As to why Central Banks are accumulating gold at an all-time high, it’s because they expect gold to perform during crises, act as a long-term store of value, and finally hedge against currency default risk. This is also the central banks’ way of diversifying away from the US dollar - as the US grapples with its own economic problems (high deficits, slower growth, mercurial policy).
The astute among you would have noticed that the trend accelerated after 2022: This is in part driven by the U.S. and its allies freezing Russia’s foreign-exchange reserves after the Ukraine invasion, prompting reserve managers to seek more “sanctions-resistant” assets like gold.

2. Investor demand
Nobody likes uncertainty, especially in markets.
But uncertainty has become the new normal - especially after 2020, when the global economy has been met with one crisis after the other.

If you look at the following chart, gold demand has been steady during both risk-on and risk-off periods, but the biggest uptick is seen in 2020 (Covid period) and now in 2025, when there’s uncertainty about economic growth, the threat of a trade war looms large, and geopolitical risk shrouds the markets. The most efficient way to hedge against uncertainty is to buy the one asset you know will always stand the test of time.

3. Inflation Hedge
As opposed to fiat currency, gold is inherently fixed in supply. The supply of gold is inelastic, with the mining production adding only 1-2% annually to the total above-ground stock.
As Joe Weisenthal quotes in this speech,
One of the striking things about gold is just how incredibly hard it is to attain (and hold onto once you have it) and the different things you have to master to get gold.
To get gold, you
— Have to be good at warfare
— Be able to marshall an extensive human workforce to mine it
— Mastery of global supply and logistics routes
— Be able to command guards who will watch your gold, and not steal it
— Have the technical know-how to get gold out of the ground, which is expensive and
cumbersome. And so on…Gold, then, is a very specific proof of work. If you can get gold, you’ve proven that you have the ability to run a state or some state-like entity.

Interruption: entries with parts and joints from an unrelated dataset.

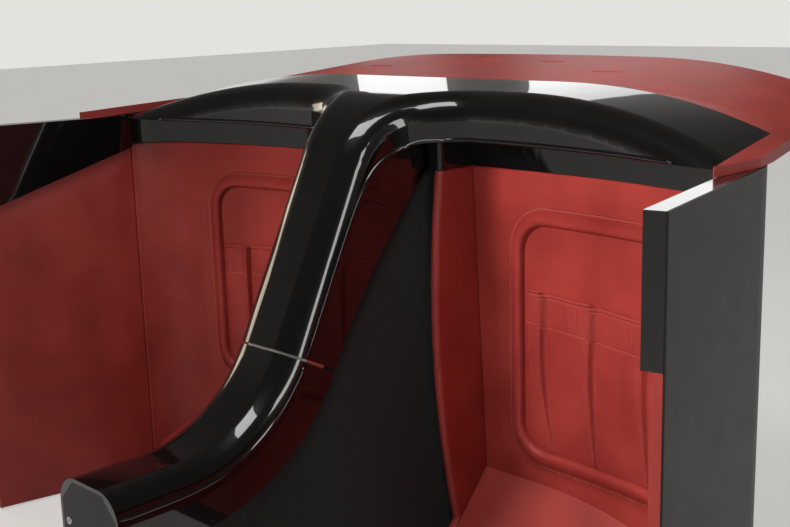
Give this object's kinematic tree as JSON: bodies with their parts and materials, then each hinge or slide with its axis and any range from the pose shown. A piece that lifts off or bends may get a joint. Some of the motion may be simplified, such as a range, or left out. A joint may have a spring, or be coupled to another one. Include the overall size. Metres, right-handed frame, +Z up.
{
  "type": "rear cabin bulkhead trim with centre spine",
  "caption": "Wide trimmed rear cabin wall of a street rod coupe: gloss black beam with a waterfall spine, red leather alcoves with gathered pockets, and a parcel shelf.",
  "frame": {"origin": "Centre of the floor sheet's four bolt holes, on the sheet's underside, which is the face that lies on the car's floor.", "axes": "+X is the car's left, +Y is rearward, +Z is up. The long beam runs along X and the back panels stand upright along Z."},
  "size_m": [1.2364, 0.8811, 0.6989],
  "materials": {
    "red_leather": "satin dyed hide over padded plywood boards",
    "red_leather_soft": "satin dyed hide, soft",
    "gloss_black": "polished black lacquer over glass-reinforced mouldings and boards",
    "grey_carpet": "cut-pile carpet glued to board",
    "black_steel": "satin black painted steel sheet",
    "bare_aluminium": "mill finish"
  },
  "bodies": {
    "root": {"back_panel_left": "red_leather", "back_panel_right": "red_leather", "beam_spine": "gloss_black", "bulkhead_sheet": "black_steel", "console_end_plate": "black_steel", "fascia_left": "gloss_black", "fascia_right": "gloss_black", "floor_sheet": "black_steel", "parcel_shelf": "red_leather", "pocket_left": "red_leather_soft", "pocket_right": "red_leather_soft", "pocket_ring_left": "red_leather_soft", "pocket_ring_right": "red_leather_soft", "quarter_cap_left": "gloss_black", "quarter_cap_right": "gloss_black", "quarter_panel_left": "red_leather", "quarter_panel_right": "red_leather", "ramp_panel_left": "red_leather", "ramp_panel_right": "red_leather", "shelf_bracket_left": "black_steel", "shelf_bracket_right": "black_steel", "side_panel_left": "red_leather", "side_panel_right": "red_leather", "spine_lower": "gloss_black", "spine_splice": "bare_aluminium", "tunnel_carpet_left": "grey_carpet", "tunnel_carpet_right": "grey_carpet"}
  },
  "joints": []
}
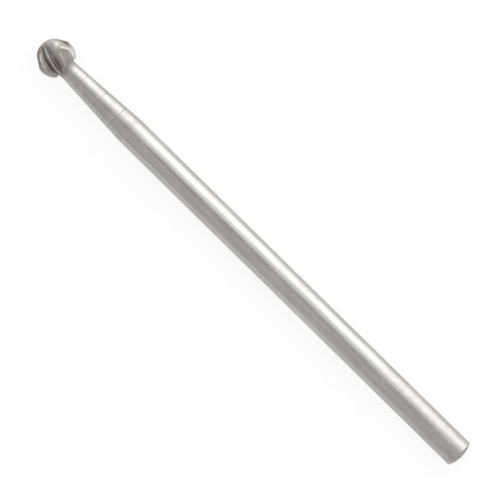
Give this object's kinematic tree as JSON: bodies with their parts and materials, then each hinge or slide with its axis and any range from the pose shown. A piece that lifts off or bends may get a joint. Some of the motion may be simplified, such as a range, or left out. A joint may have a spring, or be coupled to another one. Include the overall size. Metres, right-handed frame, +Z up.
{
  "type": "ball bur",
  "caption": "Rotary cutting bur with a round toothed head on a slim neck, a long taper and a plain straight shank with a crowned butt.",
  "frame": {"origin": "middle of the base on which the bur lies", "axes": "+X along the bur towards the butt of the shank, +Z up; the axis leans down towards the butt by about 0.4 degrees, because the bur lies on two teeth and on the rim of its butt"},
  "size_m": [0.0454, 0.003, 0.003],
  "materials": {
    "tool_steel": "ground and hardened tool steel, bright shank, darker toothed ball"
  },
  "bodies": {
    "root": {"ball_bur": "tool_steel"}
  },
  "joints": []
}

Gold is a well-burnished inflation hedge — High inflation episodes or high inflation expectations have coincided with higher gold prices.

4. Currency Debasement
If you look at the US dollar, it has slid 11% in the first half of 2025 - clocking its biggest decline in 50 years. Other major currencies - the Swiss franc, Euro, and Yen - are also lagging behind.

High deficit spending by governments leading to currency debasement is now driving this ‘debasement trade’ wherein investors pull away from sovereign debt and currencies. On the other side of the trade is gold (among other precious metals), which continues its rally.